Software companies used to put a lot of money and effort into help systems. Now it's been thrown in the trash. Need help? What we're left with is Google and Siri.

There was a time, not too long ago, when software companies put a lot of effort into help facilities for their programs. Not sure what to do next? Press F1 and a window would appear with helpful context-sensitive assistance.

Seems like one for the history books now. Help is one of those things that the industry--both vendors and users I suppose--have decided are superfluous. We want more features faster, not explanations on how to use them. If you can't figure out how to use something on your own perhaps it's not worth using.

Nowadays, if you need to figure out something about a program you're using you don't use help, you Google it. This can work out well or badly. It's rare to get an "official" answer from the vendor this way, but there are countless discussion sites, some of them on the vendor sites, where answers can be found.

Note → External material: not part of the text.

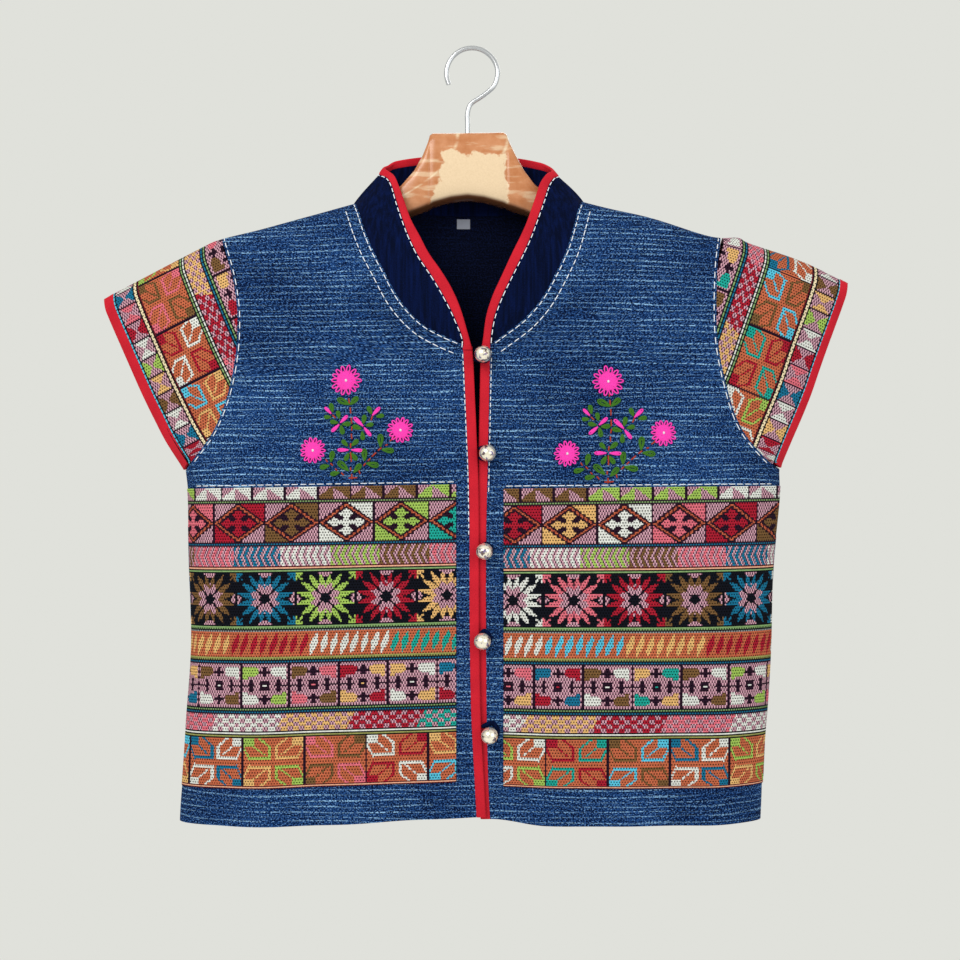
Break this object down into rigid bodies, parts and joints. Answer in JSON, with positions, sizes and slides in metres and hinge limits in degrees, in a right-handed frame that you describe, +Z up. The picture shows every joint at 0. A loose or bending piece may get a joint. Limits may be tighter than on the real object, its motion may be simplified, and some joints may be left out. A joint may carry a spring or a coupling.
{
  "type": "mandarin collar blouse on wooden hanger",
  "caption": "Cropped blouse with a mandarin collar open in a V, cap sleeves and banded woven front panels, hung flat on a wooden hanger by its steel hook.",
  "frame": {"origin": "inside top of the hanger's hook, where a rail carries it", "axes": "+Z up, +X toward the wearer's left, the fronts face -Y"},
  "size_m": [0.6103, 0.0805, 0.6309],
  "materials": {
    "denim": "slub woven indigo cotton, matt",
    "collar_cloth": "plain woven deep indigo cotton, matt",
    "brocade": "banded brocade in many colours, matt",
    "binding": "red plain woven cotton binding",
    "button": "polished silver ball",
    "loop_cloth": "deep indigo cotton cord",
    "label": "woven grey tab",
    "wood": "lacquered, two tones of mottled tan and cream",
    "steel": "plain wire"
  },
  "bodies": {
    "root": {"front_right": "denim", "front_left": "denim", "back": "denim", "collar": "collar_cloth", "sleeve_right": "brocade", "sleeve_left": "brocade", "panel_right": "brocade", "panel_left": "brocade", "collar_binding": "binding", "front_binding_right": "binding", "front_binding_left": "binding", "sleeve_binding_right": "binding", "sleeve_binding_left": "binding", "button_1": "button", "loop_1": "loop_cloth", "button_2": "button", "loop_2": "loop_cloth", "button_3": "button", "loop_3": "loop_cloth", "button_4": "button", "loop_4": "loop_cloth", "button_5": "button", "loop_5": "loop_cloth", "size_label": "label", "hanger": "wood", "hanger_hook": "steel"}
  },
  "joints": []
}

Helpful answers? Maybe, maybe not. You can usually ask your own questions, too, but if you're like me you'll keep looking instead and try to find the answer you need right now. And it's easy to get sidetracked into bad advice through Google.

Can I get some help here?
This happened to me recently with iMovie on my Mac. iMovie is pretty intuitive and it does have help, but it's pretty lame help. Half the responses to my search merely pointed to menu items with no explanation. The other responses were just plain irrelevant. This, to me, has the stink of Apple not wanting to put any effort into it. Googling my problem--which had to do with exporting to various formats--only served to waste a half hour of my time.

Go mobile and help nearly disappears altogether. One of the exceptions is the Facebook app, which has a full-blown Help Center, although it's not easy to find and it's not context-sensitive.

Inherent to the mobile part of the problem is the bias against "cluttering up" the interface, and help would be seen as clutter if it were always available. There's another, more general problem: Lots of people never touch help systems at all. Now we all have to be like them.

Is helpless software a good or bad thing? To the extent that we're all online all the time, the help itself might as well be online and kept up-to-date. But that's not a reason to make us leave an app and open up a browser. The loss of help inside apps is a loss for usability.